L’Holocauste espagnol et la brutalité sans bornes de la dictature de Franco

« The Spanish Holocaust » de Paul Preston évoque les années du franquisme en Espagne (1936 – 1975). Le livre est un véritable réquisitoire qui vient remettre en cause le mythe selon lequel le général était un dictateur « modéré », décrivant l’épouvantable brutalité avec laquelle il a organisé l’emprisonnement, la torture, et le massacre de milliers de personnes pour des motifs politiques et idéologiques. Le mot « holocauste » n’a pas été choisi pour donner un caractère sensationnel au livre, mais bien pour refléter la similarité des persécutions qui se sont produites en Espagne avec les meurtres systématiques qui ont été commis en Allemagne et en Russie.

Durant la guerre civile, 200.000 personnes qui n’étaient même pas combattantes furent lâchement tuées par des escadrons de la mort et des milices. Après la guerre civile, Franco fit exécuter 20.000 opposants, et emprisonner des centaines de milliers de personnes. Celles qui ne furent ni tuées ou jetées en prison furent forcées à l’exil, ostracisées ou condamnées à la pauvreté, alors qu’il mettait peu à peu en place un régime de terreur.

Cette cruauté peut s’expliquer par deux facteurs : d’une part, le général et ses sympathisants de la droite radical considéraient que les opposants étaient le mal absolu, l’ennemi. Franco croyait en une conspiration juive, maçonnique et bolchévique. Les démocrates, les communistes, les Juifs, les francs-maçons, les Marxistes, les Musulmans, les femmes libres, les syndicalistes, les socialistes, les socio-libéraux, tous étaient accusés de crimes contre la patrie uniquement en raison de leurs convictions. De plus, Franco et ses lieutenants avaient conservé les traditions brutales du corps d’armée d’où ils étaient issus, dans les colonies espagnoles de l’Afrique du nord, où les Musulmans étaient considérés comme des sous-hommes.

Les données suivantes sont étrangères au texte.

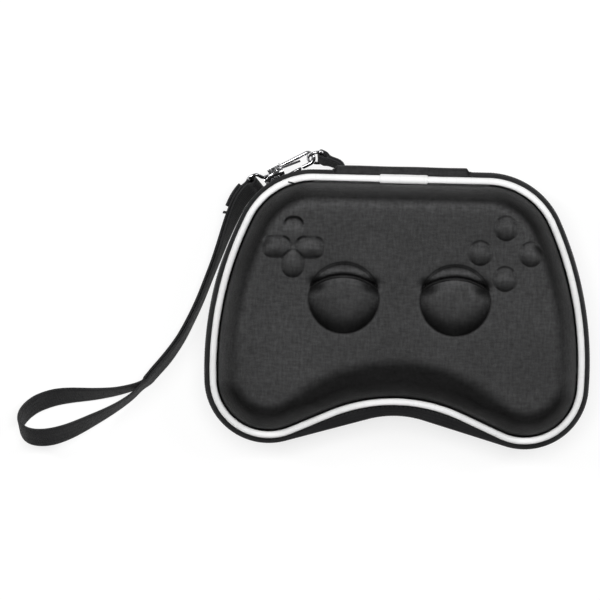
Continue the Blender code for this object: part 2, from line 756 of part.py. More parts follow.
def swivel():
    """A collar on the hook's stud with a wire loop for the strap."""
    start = blockEnd + clearance
    made = rod("swivel_eye", at(start, 0), at(start + collarLength, 0), collarRadius, chrome, 18)
    wall = (collarRadius + studRadius + clearance) / 2
    path = []
    for sign in (1, -1):
        leg = [
            at(start + 0.8 * mm, 0) + sign * (wall + 0.2 * mm) * eyeAcross,
            at(start + collarLength + 0.6 * mm, 0) + sign * (wall + 1.0 * mm) * eyeAcross,
            at(start + collarLength + 2.2 * mm, 0) + sign * eyeHalfWidth * 0.93 * eyeAcross,
            at(eyeDistance - 0.8 * mm, 0) + sign * eyeHalfWidth * eyeAcross,
            at(eyeDistance, 0) + sign * (eyeHalfWidth - 0.8 * mm) * eyeAcross,
        ]
        path += leg if sign > 0 else leg[::-1]
    loop = tube("eye_loop", path, eyeWire, chrome, hookU.cross(eyeAcross), helper=True)
    boolean(made, loop, "UNION")
    bore = rod("collar_bore", at(start - 1 * mm, 0), at(start + collarLength + 2 * mm, 0),
               studRadius + clearance, chrome, 16, helper=True)
    boolean(made, bore, "DIFFERENCE")
    move_origin(made, at(start, 0))
    return made


hookBody = hook()
hookGate = gate()
gateRivet = rivet()
swivelEye = swivel()


# Wrist strap
def smooth(points, steps):
    """A curve through every point, with its lean."""
    points = [Vector(p) for p in points]
    found = []
    for i in range(len(points) - 1):
        a = points[max(i - 1, 0)]
        b, c = points[i], points[i + 1]
        d = points[min(i + 2, len(points) - 1)]
        for k in range(steps):
            t = k / steps
            found.append(0.5 * (2 * b + (c - a) * t + (2 * a - 5 * b + 4 * c - d) * t * t
                                + (3 * b - a - 3 * c + d) * t ** 3))
    found.append(points[-1])
    return found


def leaning(out, lean):
    return math.sin(math.radians(lean)) * out + math.cos(math.radians(lean)) * up


def strap():
    eyeMiddle = at(eyeDistance, 0)
    wrap = eyeWire + eyeSlack + strapThickness / 2
    apart = (strapThickness + layerGap) / 2
    eyePoint = (*(eyeMiddle / mm), 90 - eyeLean)
    middle = smooth((eyePoint,) + strapRoute, 2)
    loop = smooth(((middle[-1].x, middle[-1].y, middle[-1].z, middle[-1].w),) + loopRoute
                  + ((middle[-1].x, middle[-1].y, middle[-1].z, middle[-1].w),), 2)
    outer, inner, fold = [], [], []
    for i, point in enumerate(middle):
        place = point.xyz * mm
        after = middle[min(i + 1, len(middle) - 1)].xyz
        before = middle[max(i - 1, 0)].xyz
        along = (after - before).normalized()
        level = Vector((along.x, along.y, 0)).normalized()
        out = Vector((level.y, -level.x, 0))
        across = leaning(out, point.w) if i > 0 else eyeAcross
        across = (across - across.dot(along) * along).normalized()
        normal = across.cross(along)
        if normal.dot(out) < 0:
            normal = -normal
        spread = apart if i > 0 else wrap
        outer.append((place + spread * normal, across))
        inner.append((place - spread * normal, across))
        fold.append((place + (spread + strapThickness + foldGap) * normal, across))
    normal = (outer[0][0] - inner[0][0]).normalized()
    along = (middle[1].xyz - middle[0].xyz).normalized()
    wrapped = []
    for i in range(1, 6):
        a = math.pi * i / 6
        wrapped.append((eyeMiddle - wrap * (math.cos(a) * normal + math.sin(a) * along), eyeAcross))
    side = heading(loopHeading - 90)
    hand = [(point.xyz * mm, leaning(side, point.w)) for point in loop[1:-1]]
    stations = outer + hand + inner[::-1] + wrapped
    made = ribbon("wrist_strap", stations, strapWidth, strapThickness, webbing, closed=True)
    patch = ribbon("strap_fold", fold[:8], strapWidth, strapThickness, webbing, trim=2)
    return made, patch


wristStrap, strapFold = strap()

# Bodies: the lid turns on the gusset's outer face, the hook on the ring
lidHinge = bpy.data.objects.new("lid_hinge", None)
lidHinge.location = (0, topY + gussetReach, zipLevel)
bpy.context.scene.collection.objects.link(lidHinge)


def carry(carrier, *pieces):
    for piece in pieces:
        piece.parent = carrier
        piece.matrix_parent_inverse = Matrix.Translation(-carrier.location)


carry(lidHinge, lidShell, lidPiping, sleeve, lidBinding, lidTape, lidTeeth)
bpy.context.view_layer.update()
carry(zipSlider, zipPull)
carry(hookBody, hookGate, gateRivet, swivelEye)

carry(swivelEye, wristStrap, strapFold)
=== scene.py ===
# Controller carrying case: moulded lid and back, zip, hinge gusset, hook and wrist strap.
# Lengths are in metres. The case lies on its back and the camera looks straight down.
import math

import bmesh
import bpy
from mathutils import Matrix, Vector, geometry, noise
from mathutils.bvhtree import BVHTree
from mathutils.kdtree import KDTree


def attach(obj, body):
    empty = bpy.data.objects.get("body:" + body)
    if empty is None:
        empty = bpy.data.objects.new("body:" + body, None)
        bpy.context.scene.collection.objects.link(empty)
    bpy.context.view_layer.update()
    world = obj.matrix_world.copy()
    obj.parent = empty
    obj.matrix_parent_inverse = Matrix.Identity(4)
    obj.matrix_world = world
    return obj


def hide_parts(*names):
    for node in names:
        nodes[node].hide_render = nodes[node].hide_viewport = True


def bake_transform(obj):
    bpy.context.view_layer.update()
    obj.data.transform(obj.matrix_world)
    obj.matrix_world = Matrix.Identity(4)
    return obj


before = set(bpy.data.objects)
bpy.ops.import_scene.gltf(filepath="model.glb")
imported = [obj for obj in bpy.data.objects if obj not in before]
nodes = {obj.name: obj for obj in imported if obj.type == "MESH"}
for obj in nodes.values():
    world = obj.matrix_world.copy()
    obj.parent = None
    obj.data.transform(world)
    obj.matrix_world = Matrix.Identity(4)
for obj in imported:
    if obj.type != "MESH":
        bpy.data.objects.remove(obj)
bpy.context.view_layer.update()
mm = 0.001
up = Vector((0, 0, 1))
print("frame loaded:", len(nodes), "nodes")


def addObject(name, data):
    made = bpy.data.objects.new(name, data)
    bpy.context.scene.collection.objects.link(made)
    return made


# Camera and light
view = {"right": (0.99969, 0.02495), "centre": (-0.04546, 0.00167), "level": 0.0432,
        "distance": 3.6, "span": 0.276, "sensor": 36.0, "clip": 20.0}
lamps = {  # place, target, size, power
    "overheadBox": ((-0.04, 0.10, 1.30), (-0.04, 0.0, 0.03), (0.50, 0.40), 10.2),
    "leftStrip": ((-0.62, 0.26, 0.85), (0.0, 0.0, 0.04), (0.22, 0.50), 3.3),
    "rightStrip": ((0.56, 0.26, 0.85), (0.0, 0.0, 0.04), (0.22, 0.50), 3.3),
}
worldGlow = 0.05


def buildCamera():
    lens = bpy.data.cameras.new("photoCamera")
    lens.sensor_width = view["sensor"]
    lens.lens = view["sensor"] * view["distance"] / view["span"]
    lens.clip_end = view["clip"]
    camera = addObject("photoCamera", lens)
    camera.location = (*view["centre"], view["level"] + view["distance"])
    camera.rotation_euler = (0, 0, math.atan2(view["right"][1], view["right"][0]))
    bpy.context.scene.camera = camera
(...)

Le mépris pour les « Berbères et les sauvages » a été facilement transposé aux fermiers sans terre espagnols, et a permis aux bras-droits du général, tels que le général Emilio Mola ou le général Gonzalo Queipo de Llano, de rechercher non seulement la victoire, mais l’élimination systématique « de tous ceux qui ne pensent pas comme nous », comme l’avait affirmé Mola, précisant que « Tous ceux qui s’opposeraient à la victoire du mouvement pour sauver l’Espagne seraient tués ».

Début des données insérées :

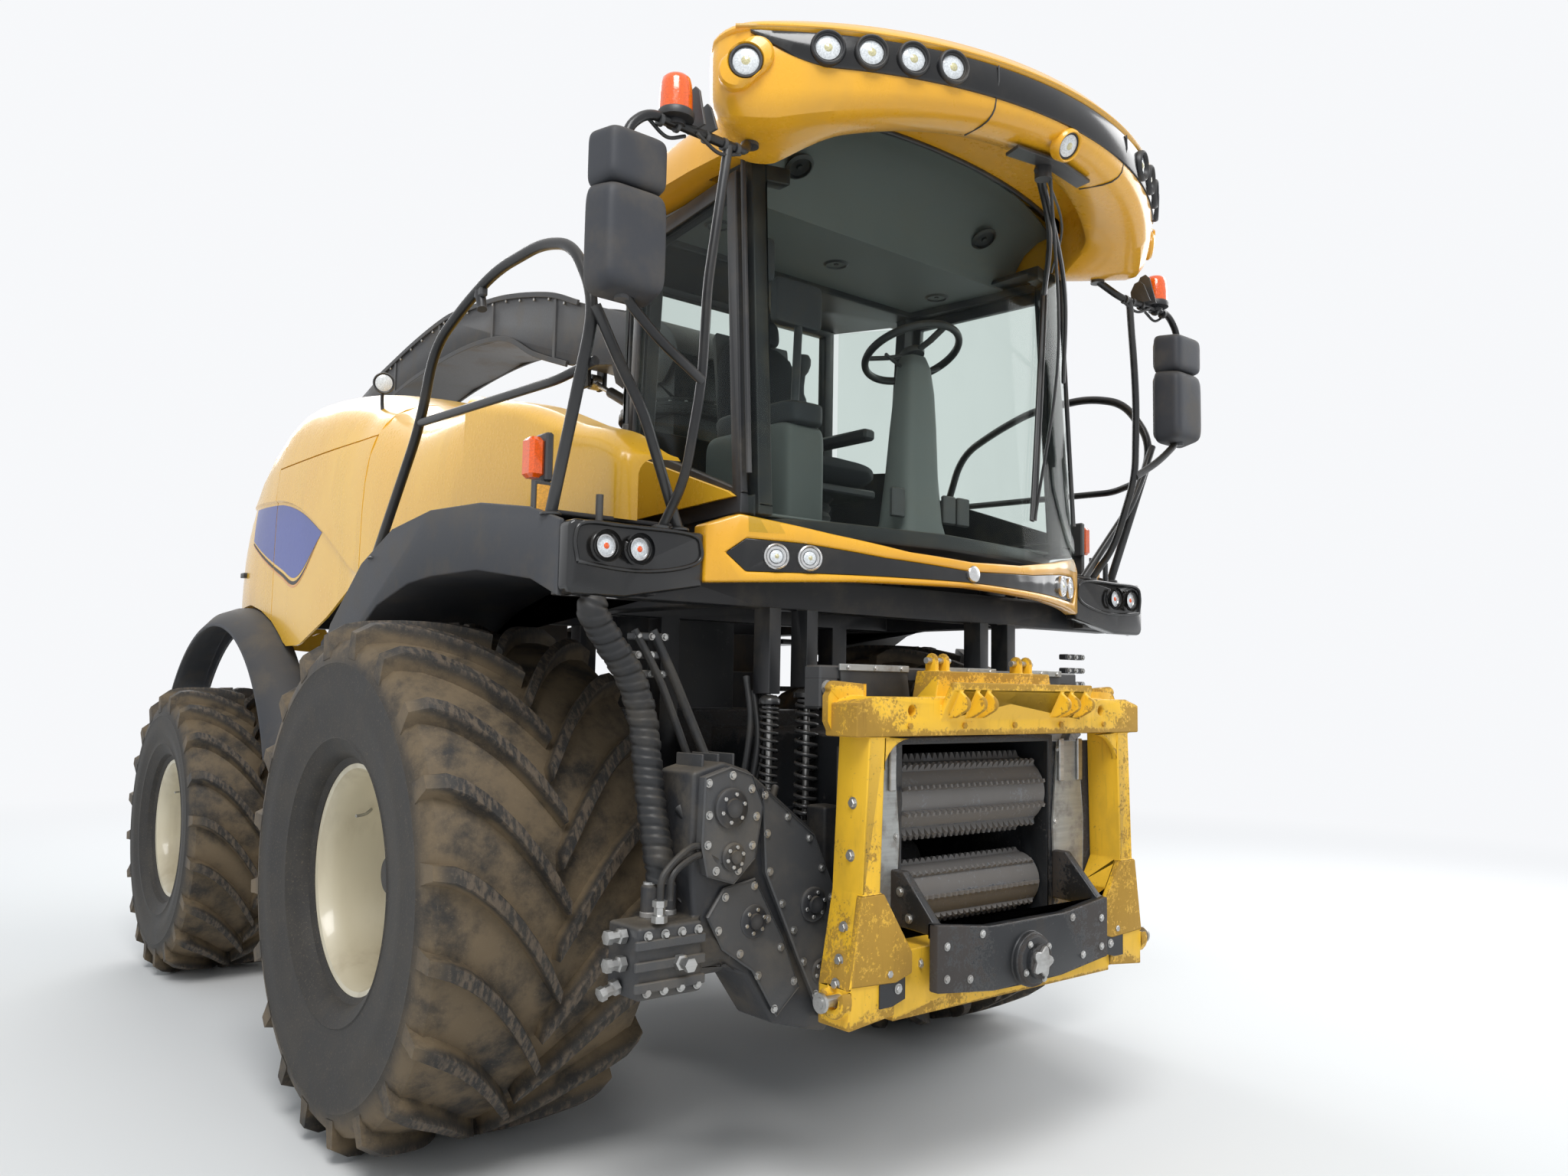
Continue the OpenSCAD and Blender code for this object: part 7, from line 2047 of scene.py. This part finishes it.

Leur brutalité faisait peu cas de la vie humaine, comme en témoignent les meurtres de Badajoz, où 10% des 40.000 habitants ont été assassinés, pour des centaines d’entre eux, si ce n’est des milliers, à la mitrailleuse dans les arènes de la ville. Les viols et les violences sexuelles sur les femmes étaient monnaie courante. « Elles ne vivront pas plus de 4 heures », avait dit un officier franquiste après que deux adolescentes accusées d’être des gauchistes avaient été enfermées dans une salle de classe avec 40 soldats. A la fin de la guerre, plus de 370.000 personnes avaient été emprisonnées.

Sous le régime franquiste, la rétroactivité était possible et n’importe qui pouvait être condamné pour avoir par le passé contrevenu à des lois  qui n’existaient pas au moment où ces « délits » avaient été commis. Même les morts pouvaient être condamnés à payer des amendes, et leurs veuves forcées de payer.

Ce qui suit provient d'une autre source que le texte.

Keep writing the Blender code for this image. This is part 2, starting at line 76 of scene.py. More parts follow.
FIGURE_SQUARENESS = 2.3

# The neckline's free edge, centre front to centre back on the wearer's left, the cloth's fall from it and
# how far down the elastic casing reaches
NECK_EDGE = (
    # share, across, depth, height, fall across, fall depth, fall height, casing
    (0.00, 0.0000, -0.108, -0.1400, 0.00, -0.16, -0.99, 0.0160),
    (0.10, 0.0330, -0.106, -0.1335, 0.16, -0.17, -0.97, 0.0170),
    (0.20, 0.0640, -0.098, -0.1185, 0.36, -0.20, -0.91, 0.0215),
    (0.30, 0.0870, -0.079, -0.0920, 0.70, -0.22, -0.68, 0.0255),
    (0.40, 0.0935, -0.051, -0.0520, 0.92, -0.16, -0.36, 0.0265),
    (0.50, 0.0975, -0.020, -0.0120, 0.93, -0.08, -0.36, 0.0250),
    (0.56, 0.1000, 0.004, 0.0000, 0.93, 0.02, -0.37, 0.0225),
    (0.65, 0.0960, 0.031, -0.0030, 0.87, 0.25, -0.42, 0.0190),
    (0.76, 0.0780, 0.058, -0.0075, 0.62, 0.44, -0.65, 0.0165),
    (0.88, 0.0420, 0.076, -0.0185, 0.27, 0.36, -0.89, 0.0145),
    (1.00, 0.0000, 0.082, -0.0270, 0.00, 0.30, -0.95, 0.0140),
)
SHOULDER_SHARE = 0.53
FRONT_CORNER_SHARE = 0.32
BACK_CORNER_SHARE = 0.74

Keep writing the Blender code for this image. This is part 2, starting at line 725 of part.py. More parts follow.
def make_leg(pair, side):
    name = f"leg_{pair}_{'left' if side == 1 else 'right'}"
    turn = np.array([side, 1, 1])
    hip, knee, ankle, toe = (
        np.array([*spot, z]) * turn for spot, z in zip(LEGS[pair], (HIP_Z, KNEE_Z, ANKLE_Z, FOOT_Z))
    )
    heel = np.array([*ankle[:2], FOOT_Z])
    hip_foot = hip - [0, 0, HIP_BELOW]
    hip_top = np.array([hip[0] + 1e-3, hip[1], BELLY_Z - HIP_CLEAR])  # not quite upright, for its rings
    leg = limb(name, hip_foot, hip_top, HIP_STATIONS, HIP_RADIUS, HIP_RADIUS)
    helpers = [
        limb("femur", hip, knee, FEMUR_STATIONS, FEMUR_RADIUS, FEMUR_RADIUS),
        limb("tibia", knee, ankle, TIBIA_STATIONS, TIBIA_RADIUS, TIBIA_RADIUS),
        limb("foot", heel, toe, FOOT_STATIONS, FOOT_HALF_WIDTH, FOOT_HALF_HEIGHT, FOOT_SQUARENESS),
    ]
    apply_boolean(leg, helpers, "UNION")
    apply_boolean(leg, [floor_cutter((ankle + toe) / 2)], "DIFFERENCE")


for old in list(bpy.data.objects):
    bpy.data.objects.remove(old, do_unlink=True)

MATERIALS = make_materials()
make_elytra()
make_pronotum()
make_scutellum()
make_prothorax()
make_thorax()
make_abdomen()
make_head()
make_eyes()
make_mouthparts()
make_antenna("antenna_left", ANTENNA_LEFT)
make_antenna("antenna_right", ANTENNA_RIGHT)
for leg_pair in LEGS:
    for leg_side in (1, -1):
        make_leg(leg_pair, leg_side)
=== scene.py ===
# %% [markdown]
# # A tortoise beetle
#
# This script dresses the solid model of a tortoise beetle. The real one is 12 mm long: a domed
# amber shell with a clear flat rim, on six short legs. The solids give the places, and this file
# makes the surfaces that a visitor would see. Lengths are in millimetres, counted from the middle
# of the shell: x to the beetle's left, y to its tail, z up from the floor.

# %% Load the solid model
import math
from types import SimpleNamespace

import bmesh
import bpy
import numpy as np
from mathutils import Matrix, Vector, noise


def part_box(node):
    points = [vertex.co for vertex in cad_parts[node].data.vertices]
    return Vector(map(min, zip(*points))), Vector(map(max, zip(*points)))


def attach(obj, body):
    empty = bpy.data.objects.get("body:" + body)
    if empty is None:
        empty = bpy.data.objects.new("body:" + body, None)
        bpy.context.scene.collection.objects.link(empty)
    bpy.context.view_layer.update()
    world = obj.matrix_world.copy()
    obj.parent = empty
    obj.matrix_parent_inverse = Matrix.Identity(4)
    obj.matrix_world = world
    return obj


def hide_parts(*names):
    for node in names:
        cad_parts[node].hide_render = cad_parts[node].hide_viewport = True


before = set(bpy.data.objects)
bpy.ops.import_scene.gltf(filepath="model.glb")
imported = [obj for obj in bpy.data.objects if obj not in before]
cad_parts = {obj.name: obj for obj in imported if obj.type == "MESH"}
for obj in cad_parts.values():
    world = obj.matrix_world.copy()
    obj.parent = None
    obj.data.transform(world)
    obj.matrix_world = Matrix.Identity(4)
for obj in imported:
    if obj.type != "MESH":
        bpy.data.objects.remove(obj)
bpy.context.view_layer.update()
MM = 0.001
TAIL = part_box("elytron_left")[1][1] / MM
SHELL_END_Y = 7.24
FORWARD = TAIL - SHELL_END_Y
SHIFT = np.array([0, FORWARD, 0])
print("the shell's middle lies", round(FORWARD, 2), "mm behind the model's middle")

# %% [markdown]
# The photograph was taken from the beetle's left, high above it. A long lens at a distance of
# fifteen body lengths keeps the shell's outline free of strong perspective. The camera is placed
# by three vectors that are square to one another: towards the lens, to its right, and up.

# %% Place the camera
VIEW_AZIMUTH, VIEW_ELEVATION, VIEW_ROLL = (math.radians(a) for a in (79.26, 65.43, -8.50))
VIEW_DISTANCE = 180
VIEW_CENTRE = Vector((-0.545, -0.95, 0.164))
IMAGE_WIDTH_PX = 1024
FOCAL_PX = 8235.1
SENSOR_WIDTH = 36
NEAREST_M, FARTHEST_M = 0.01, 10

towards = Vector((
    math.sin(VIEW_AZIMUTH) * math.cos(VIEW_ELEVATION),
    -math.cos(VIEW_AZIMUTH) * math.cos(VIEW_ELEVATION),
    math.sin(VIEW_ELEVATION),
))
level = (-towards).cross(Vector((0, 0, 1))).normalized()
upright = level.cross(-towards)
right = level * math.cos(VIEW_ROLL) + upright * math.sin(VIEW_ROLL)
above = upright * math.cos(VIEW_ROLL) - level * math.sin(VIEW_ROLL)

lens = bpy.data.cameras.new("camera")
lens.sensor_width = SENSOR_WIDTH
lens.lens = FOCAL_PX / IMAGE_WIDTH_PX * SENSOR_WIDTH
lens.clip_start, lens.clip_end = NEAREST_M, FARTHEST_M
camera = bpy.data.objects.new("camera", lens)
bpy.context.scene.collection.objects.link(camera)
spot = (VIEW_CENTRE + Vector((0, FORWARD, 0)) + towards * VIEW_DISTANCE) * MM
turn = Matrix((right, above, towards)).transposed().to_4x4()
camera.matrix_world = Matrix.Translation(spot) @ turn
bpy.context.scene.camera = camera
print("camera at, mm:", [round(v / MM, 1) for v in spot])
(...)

Aujourd’hui, le tabou règne sur cette période, et beaucoup veulent que l’on cesse de « remuer les tombes », comme l’ex-Premier ministre José María Aznar, qui réclamait que les juges comme le juge Garzon abandonnent leurs enquêtes pour juger les crimes du franquisme, et laissent ce travail aux historiens. Pour Preston, cette pudeur est à mettre sur le compte du lavage de cerveau qui a permis de convertir beaucoup d’Espagnols à la cause franquiste.